When I said property, this means what I said.  The Parade of Homes does not 
show much of the property for sale in Latah County that is totally undeveloped, 
focusing on homes for sale, not wheat fields or patches of trees and weeds.  
I know people who have bought property in Latah County for a dime, built their 
own home, and live very cheaply.

Anyway, my comments on growth were not aimed necessarily at dissing a new 
Moscow High School, but to suggest debate on the realities of economic 
development on a finite planet with finite resources, and the option of starting to look 
at more steady state economies as the eventual reality the human race will 
need to consider.  Almost no one wants to face the music on these issues.  
They'd rather pretend we can live in our little hideaway on the Palouse while the 
Earth's ecosystems are trashed, in part from resource extraction from many 
areas of the world that our puny Palouse economy supports nonetheless.
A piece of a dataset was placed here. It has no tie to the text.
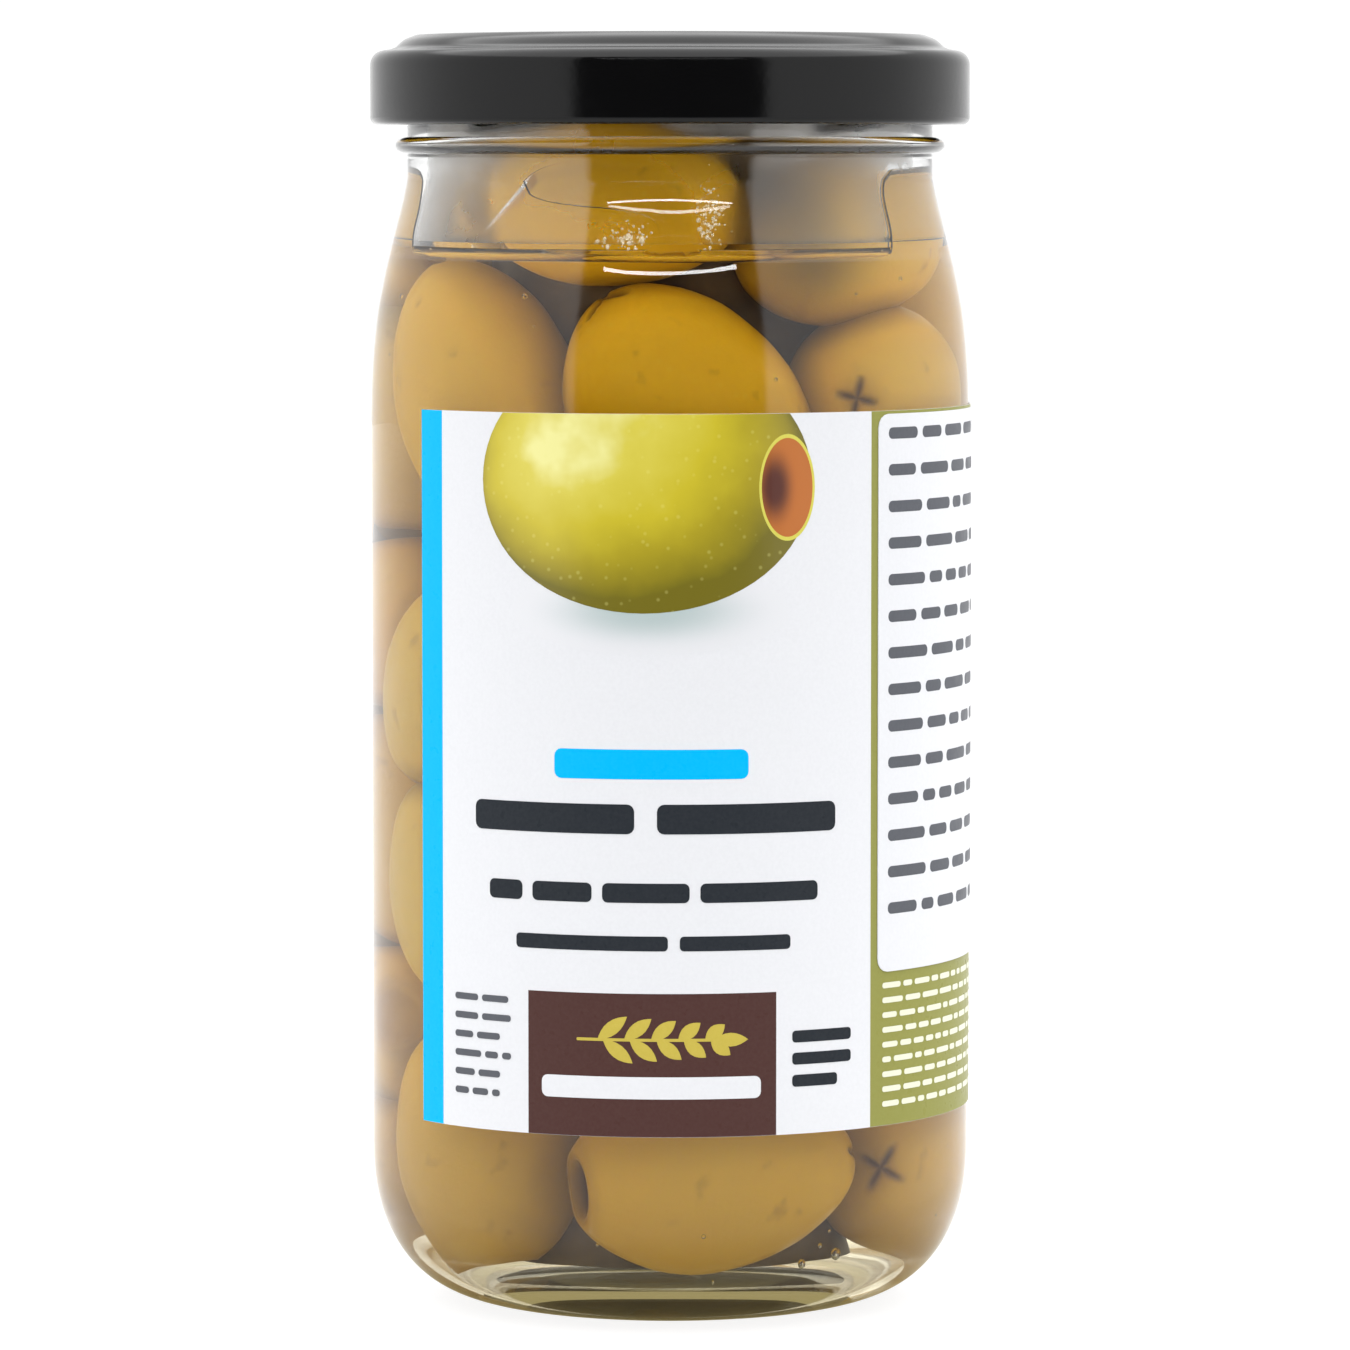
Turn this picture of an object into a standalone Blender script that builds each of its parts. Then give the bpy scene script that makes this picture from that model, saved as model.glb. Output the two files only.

By the way, the Moscow High School has been remodeled and had several much 
newer additions built on since 1965, so what sits there now by the Latah 
Courthouse requires I delete buildings from the area as I drift back in time to 
playing sports on what was an open grassy field extending from Third St. to Fifth 
St. in front of the old MHS building.

I agree, if this was your point within all the asides, that a new Moscow High 
School would help to draw business investment to our area.  People who see 
taxation for a better school or better roads as just an economic burden on the 
taxpayer sometimes fail to overlook the fact that the CEO of X mega-monster 
corporation who is looking for a good community to expand his business might have 
a husband or wife and children who do not want to live in some backwater 
hickville with a crumbling high school and potted roads, even if they do send 
their children to a private school.  The employees of such a company also have 
children who want to attend a good school, and just as most do not want to live 
in crumbling apartments or housing, they would find a new high school and 
better roads a factor in the decision making of where to locate their business.